DATA FOR PROCESSING:
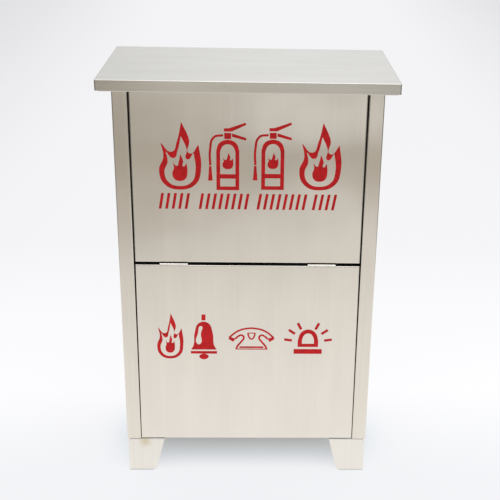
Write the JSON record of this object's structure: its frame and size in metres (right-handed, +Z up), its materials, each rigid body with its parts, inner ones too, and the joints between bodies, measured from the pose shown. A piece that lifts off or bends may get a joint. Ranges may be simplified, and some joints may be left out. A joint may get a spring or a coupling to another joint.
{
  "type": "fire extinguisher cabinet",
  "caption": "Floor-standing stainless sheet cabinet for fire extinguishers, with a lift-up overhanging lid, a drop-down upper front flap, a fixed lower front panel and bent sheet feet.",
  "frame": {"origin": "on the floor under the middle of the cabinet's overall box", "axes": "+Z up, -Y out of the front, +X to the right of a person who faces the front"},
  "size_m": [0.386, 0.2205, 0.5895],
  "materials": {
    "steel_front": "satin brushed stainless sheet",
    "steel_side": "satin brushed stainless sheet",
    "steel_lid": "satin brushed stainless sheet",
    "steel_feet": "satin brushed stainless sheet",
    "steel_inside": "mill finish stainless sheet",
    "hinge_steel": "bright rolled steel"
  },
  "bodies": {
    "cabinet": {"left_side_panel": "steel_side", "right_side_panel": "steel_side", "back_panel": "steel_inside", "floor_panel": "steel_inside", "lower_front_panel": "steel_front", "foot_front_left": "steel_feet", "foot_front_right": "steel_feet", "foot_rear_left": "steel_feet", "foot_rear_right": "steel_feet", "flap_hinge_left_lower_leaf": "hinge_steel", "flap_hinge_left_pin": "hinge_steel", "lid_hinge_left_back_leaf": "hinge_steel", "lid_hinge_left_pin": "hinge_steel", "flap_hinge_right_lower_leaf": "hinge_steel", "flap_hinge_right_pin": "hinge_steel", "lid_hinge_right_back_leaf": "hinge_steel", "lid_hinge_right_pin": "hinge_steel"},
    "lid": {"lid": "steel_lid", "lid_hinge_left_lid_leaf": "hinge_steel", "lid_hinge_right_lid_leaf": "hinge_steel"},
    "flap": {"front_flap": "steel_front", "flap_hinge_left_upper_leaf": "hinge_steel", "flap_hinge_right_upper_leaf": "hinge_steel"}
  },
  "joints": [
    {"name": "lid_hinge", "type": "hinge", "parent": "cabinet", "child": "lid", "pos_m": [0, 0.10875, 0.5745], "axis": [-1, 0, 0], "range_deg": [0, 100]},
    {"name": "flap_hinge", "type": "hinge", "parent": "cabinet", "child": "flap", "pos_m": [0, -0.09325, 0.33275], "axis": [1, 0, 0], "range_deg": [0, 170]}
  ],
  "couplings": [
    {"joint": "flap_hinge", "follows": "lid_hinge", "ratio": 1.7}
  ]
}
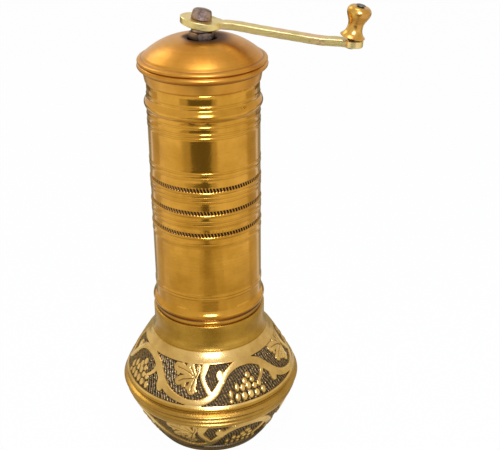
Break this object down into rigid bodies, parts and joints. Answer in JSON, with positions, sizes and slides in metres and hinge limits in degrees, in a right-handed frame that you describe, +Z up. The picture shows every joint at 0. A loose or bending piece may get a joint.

EXERCISE INSTRUCTIONS: Extract every entry above as it appears.

ANSWER IN FULL:
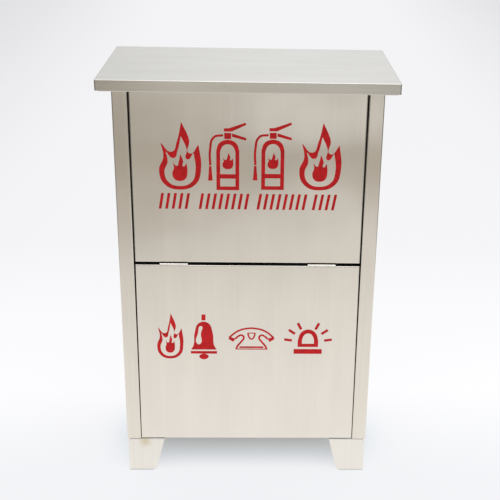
Write the JSON record of this object's structure: its frame and size in metres (right-handed, +Z up), its materials, each rigid body with its parts, inner ones too, and the joints between bodies, measured from the pose shown. A piece that lifts off or bends may get a joint. Ranges may be simplified, and some joints may be left out. A joint may get a spring or a coupling to another joint.
{
  "type": "fire extinguisher cabinet",
  "caption": "Floor-standing stainless sheet cabinet for fire extinguishers, with a lift-up overhanging lid, a drop-down upper front flap, a fixed lower front panel and bent sheet feet.",
  "frame": {"origin": "on the floor under the middle of the cabinet's overall box", "axes": "+Z up, -Y out of the front, +X to the right of a person who faces the front"},
  "size_m": [0.386, 0.2205, 0.5895],
  "materials": {
    "steel_front": "satin brushed stainless sheet",
    "steel_side": "satin brushed stainless sheet",
    "steel_lid": "satin brushed stainless sheet",
    "steel_feet": "satin brushed stainless sheet",
    "steel_inside": "mill finish stainless sheet",
    "hinge_steel": "bright rolled steel"
  },
  "bodies": {
    "cabinet": {"left_side_panel": "steel_side", "right_side_panel": "steel_side", "back_panel": "steel_inside", "floor_panel": "steel_inside", "lower_front_panel": "steel_front", "foot_front_left": "steel_feet", "foot_front_right": "steel_feet", "foot_rear_left": "steel_feet", "foot_rear_right": "steel_feet", "flap_hinge_left_lower_leaf": "hinge_steel", "flap_hinge_left_pin": "hinge_steel", "lid_hinge_left_back_leaf": "hinge_steel", "lid_hinge_left_pin": "hinge_steel", "flap_hinge_right_lower_leaf": "hinge_steel", "flap_hinge_right_pin": "hinge_steel", "lid_hinge_right_back_leaf": "hinge_steel", "lid_hinge_right_pin": "hinge_steel"},
    "lid": {"lid": "steel_lid", "lid_hinge_left_lid_leaf": "hinge_steel", "lid_hinge_right_lid_leaf": "hinge_steel"},
    "flap": {"front_flap": "steel_front", "flap_hinge_left_upper_leaf": "hinge_steel", "flap_hinge_right_upper_leaf": "hinge_steel"}
  },
  "joints": [
    {"name": "lid_hinge", "type": "hinge", "parent": "cabinet", "child": "lid", "pos_m": [0, 0.10875, 0.5745], "axis": [-1, 0, 0], "range_deg": [0, 100]},
    {"name": "flap_hinge", "type": "hinge", "parent": "cabinet", "child": "flap", "pos_m": [0, -0.09325, 0.33275], "axis": [1, 0, 0], "range_deg": [0, 170]}
  ],
  "couplings": [
    {"joint": "flap_hinge", "follows": "lid_hinge", "ratio": 1.7}
  ]
}
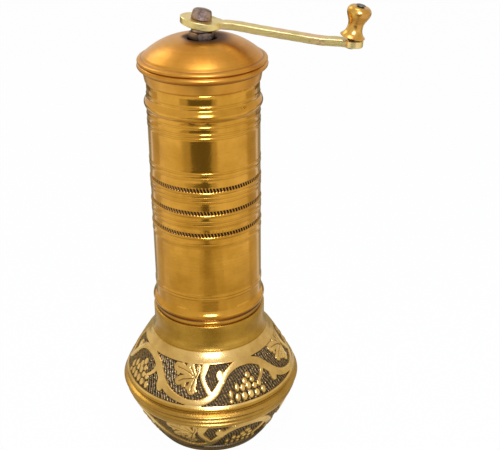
Break this object down into rigid bodies, parts and joints. Answer in JSON, with positions, sizes and slides in metres and hinge limits in degrees, in a right-handed frame that you describe, +Z up. The picture shows every joint at 0. A loose or bending piece may get a joint.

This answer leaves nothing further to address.